• SUPPLIED RECORDS:
--------

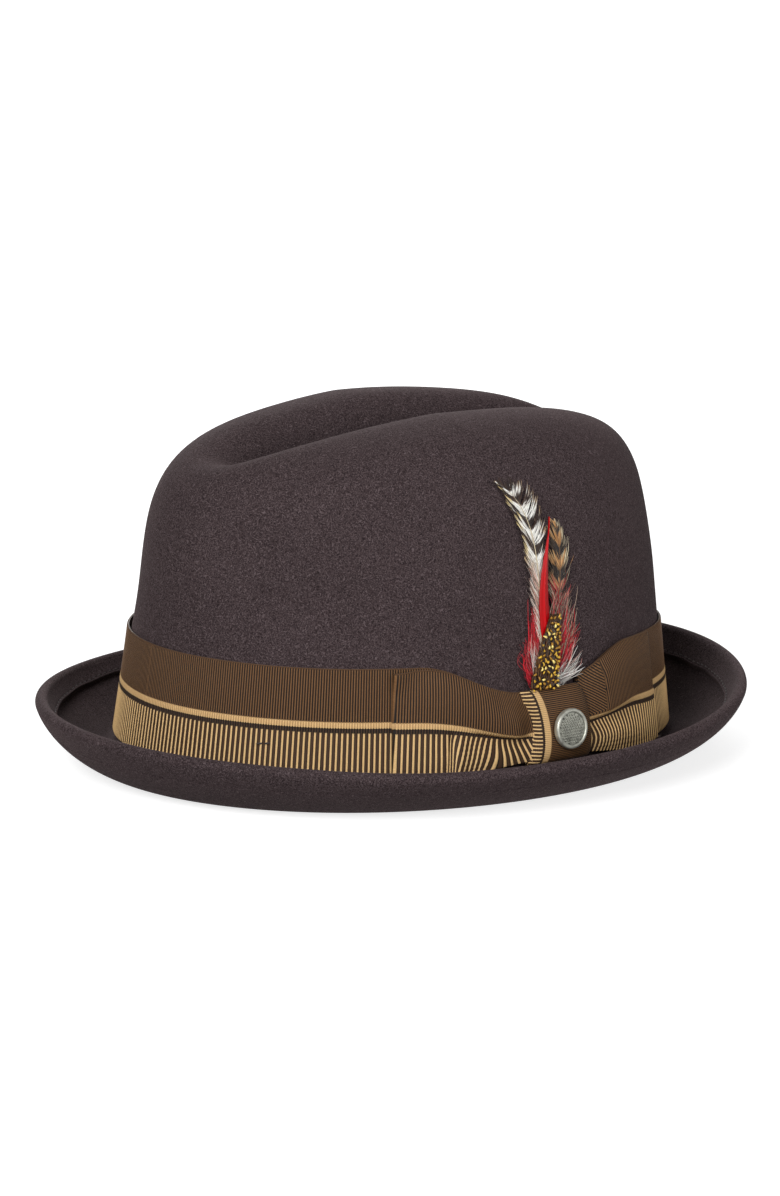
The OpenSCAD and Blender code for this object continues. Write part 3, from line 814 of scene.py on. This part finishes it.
def strands(name, groups, material=FEATHER):
    """One piece from groups of (lines, wide, thick, tints), with lines of [y, height, stand-off]."""
    pts, faces, tints = [], [], []
    for lines, wide, thick, tint in groups:
        p, f = strand_mesh(left(lines[..., 0], lines[..., 1], lines[..., 2]), wide, thick)
        faces.append(f + sum(len(q) for q in pts))
        pts.append(p)
        tints.append(np.repeat(linear(np.broadcast_to(tint, lines.shape)).reshape(-1, 3), 4, axis=0))
    return build(name, np.concatenate(pts), np.concatenate(faces).tolist(), material, "feather_mount",
                 tint=np.concatenate(tints))


def spine_at(ctrl, t):
    c = np.asarray(ctrl, float)
    t = np.asarray(t, float)[..., None]
    return (1 - t) ** 3 * c[0] + 3 * t * (1 - t) ** 2 * c[1] + 3 * t * t * (1 - t) * c[2] + t**3 * c[3]


def barbs(rng, root, heading, length, points=9, bend=0.35, wander=3.0, clump=5, arch=0.0):
    """Lines from root (n, 3) that start wider than heading (degrees from upright) and end closer to it."""
    n = len(root)
    u = np.linspace(0, 1, points)
    split = np.repeat(rng.normal(size=n // clump + 1), clump)[:n]
    h = heading + wander * (0.7 * split + 0.5 * rng.normal(size=n))
    turn = np.radians(h[:, None] * (1 + bend * (1 - 2 * u)) + wander * rng.normal(size=(n, 1)) * u**2)
    step = (length / (points - 1))[:, None]
    zero = np.zeros((n, 1))
    y = root[:, :1] + np.concatenate([zero, np.cumsum(np.sin(turn[:, :-1]) * step, 1)], 1)
    z = root[:, 1:2] + np.concatenate([zero, np.cumsum(np.cos(turn[:, :-1]) * step, 1)], 1)
    off = root[:, 2:] - arch * u**2 + 0.35 * (split + 0.4 * rng.normal(size=n))[:, None] * u
    return np.stack([y, z, np.maximum(off, 1.0)], -1), u[None, :]


def rachis(ctrl, t0, t1, width, tint, points=40):
    t = np.linspace(t0, t1, points)
    line = spine_at(ctrl, t)[None]
    line[..., 2] += 0.12
    w = width * (1 - 0.85 * np.linspace(0, 1, points)[None] ** 1.2)
    return line, w, w * 0.8, tint


def band_mask(s, start, end, soft=0.35):
    return ease(start - soft, start + soft, s) * ease(end + soft, end - soft, s)


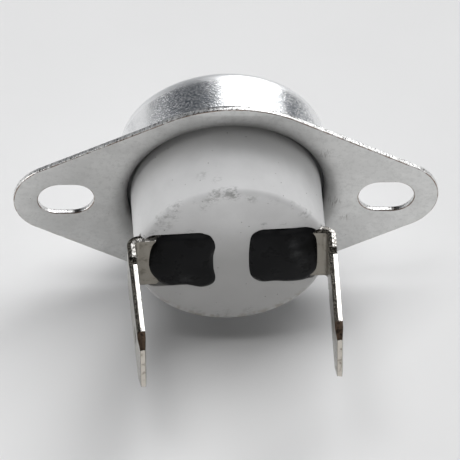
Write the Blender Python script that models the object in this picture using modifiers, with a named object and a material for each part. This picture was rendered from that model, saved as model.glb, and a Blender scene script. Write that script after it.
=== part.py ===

--------

• EXERCISE OBJECTIVE: Above are the records; copy all of them exactly.

• EXERCISE ANSWER:
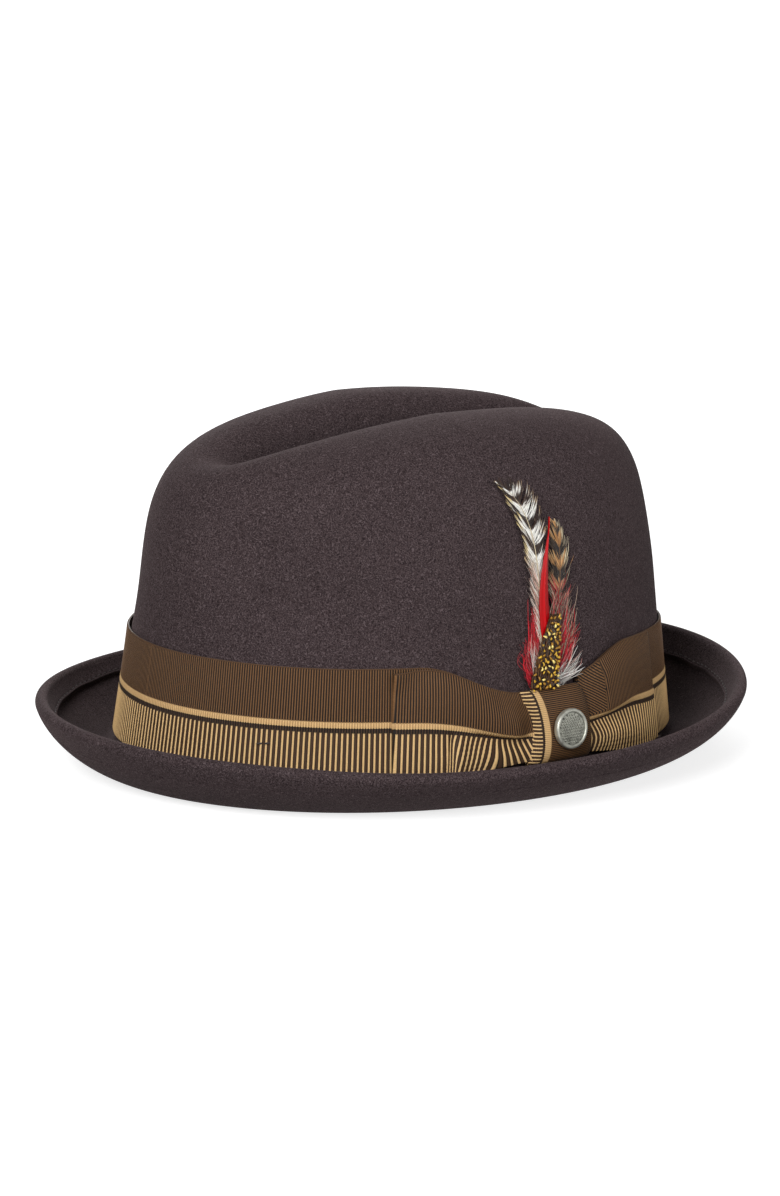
The OpenSCAD and Blender code for this object continues. Write part 3, from line 814 of scene.py on. This part finishes it.
def strands(name, groups, material=FEATHER):
    """One piece from groups of (lines, wide, thick, tints), with lines of [y, height, stand-off]."""
    pts, faces, tints = [], [], []
    for lines, wide, thick, tint in groups:
        p, f = strand_mesh(left(lines[..., 0], lines[..., 1], lines[..., 2]), wide, thick)
        faces.append(f + sum(len(q) for q in pts))
        pts.append(p)
        tints.append(np.repeat(linear(np.broadcast_to(tint, lines.shape)).reshape(-1, 3), 4, axis=0))
    return build(name, np.concatenate(pts), np.concatenate(faces).tolist(), material, "feather_mount",
                 tint=np.concatenate(tints))


def spine_at(ctrl, t):
    c = np.asarray(ctrl, float)
    t = np.asarray(t, float)[..., None]
    return (1 - t) ** 3 * c[0] + 3 * t * (1 - t) ** 2 * c[1] + 3 * t * t * (1 - t) * c[2] + t**3 * c[3]


def barbs(rng, root, heading, length, points=9, bend=0.35, wander=3.0, clump=5, arch=0.0):
    """Lines from root (n, 3) that start wider than heading (degrees from upright) and end closer to it."""
    n = len(root)
    u = np.linspace(0, 1, points)
    split = np.repeat(rng.normal(size=n // clump + 1), clump)[:n]
    h = heading + wander * (0.7 * split + 0.5 * rng.normal(size=n))
    turn = np.radians(h[:, None] * (1 + bend * (1 - 2 * u)) + wander * rng.normal(size=(n, 1)) * u**2)
    step = (length / (points - 1))[:, None]
    zero = np.zeros((n, 1))
    y = root[:, :1] + np.concatenate([zero, np.cumsum(np.sin(turn[:, :-1]) * step, 1)], 1)
    z = root[:, 1:2] + np.concatenate([zero, np.cumsum(np.cos(turn[:, :-1]) * step, 1)], 1)
    off = root[:, 2:] - arch * u**2 + 0.35 * (split + 0.4 * rng.normal(size=n))[:, None] * u
    return np.stack([y, z, np.maximum(off, 1.0)], -1), u[None, :]


def rachis(ctrl, t0, t1, width, tint, points=40):
    t = np.linspace(t0, t1, points)
    line = spine_at(ctrl, t)[None]
    line[..., 2] += 0.12
    w = width * (1 - 0.85 * np.linspace(0, 1, points)[None] ** 1.2)
    return line, w, w * 0.8, tint


def band_mask(s, start, end, soft=0.35):
    return ease(start - soft, start + soft, s) * ease(end + soft, end - soft, s)


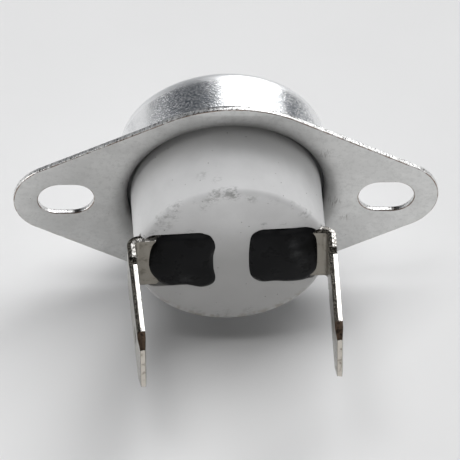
Write the Blender Python script that models the object in this picture using modifiers, with a named object and a material for each part. This picture was rendered from that model, saved as model.glb, and a Blender scene script. Write that script after it.
=== part.py ===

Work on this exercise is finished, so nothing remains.